University of Trans-Disciplinary Health Sciences and Technology
- Established: 2013
- Founders: Sam Pitroda Anant Darshan Shankar
- Affiliations: UGC
- Vice-Chancellor: Anant Darshan Shankar
- Location: Bengaluru, Karnataka, India
- Website: tdu.edu.in

= University of Trans-Disciplinary Health Sciences and Technology =

Private university in Bangalore, Karnataka, India

University of Trans-Disciplinary Health Sciences and Technology (TDU), formerly Institute of Trans-Disciplinary Health Sciences and Technology, is a private university located in Bangalore, Karnataka, India.

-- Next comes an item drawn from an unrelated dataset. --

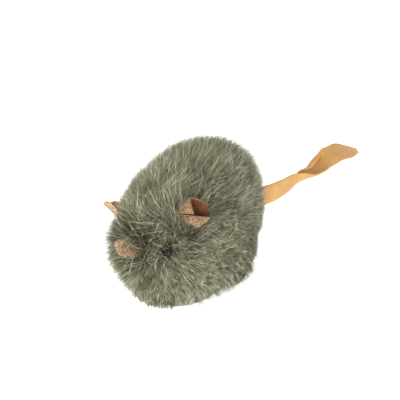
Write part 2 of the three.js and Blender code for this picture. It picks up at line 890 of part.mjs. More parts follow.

The university was established in 2013 by the Foundation for Revitalization of Local Health Tradition (FRLHT) through The Institute of Trans-disciplinary Health Sciences and Technology Act, 2013. The founders of FRLHT and TDU are Sam Pitroda and Anant Darshan Shankar, the latter serving as the vice chancellor of TDU.

==Academics==
TDU offers undergraduate and postgraduate programmes through its two schools, the School of Liberal Arts and Sciences (SLAS), which offers programmes in Life Sciences, and the School of Integrative Health Sciences (SIHS) which offers courses in Health Sciences.

In September 2024, it released a comprehensive five-volume dictionary of Ayurveda (Sanskrit-English-Kannada), which includes 5,000 technical Ayurvedic terms and ancient works on ‘Jvara’ (fever).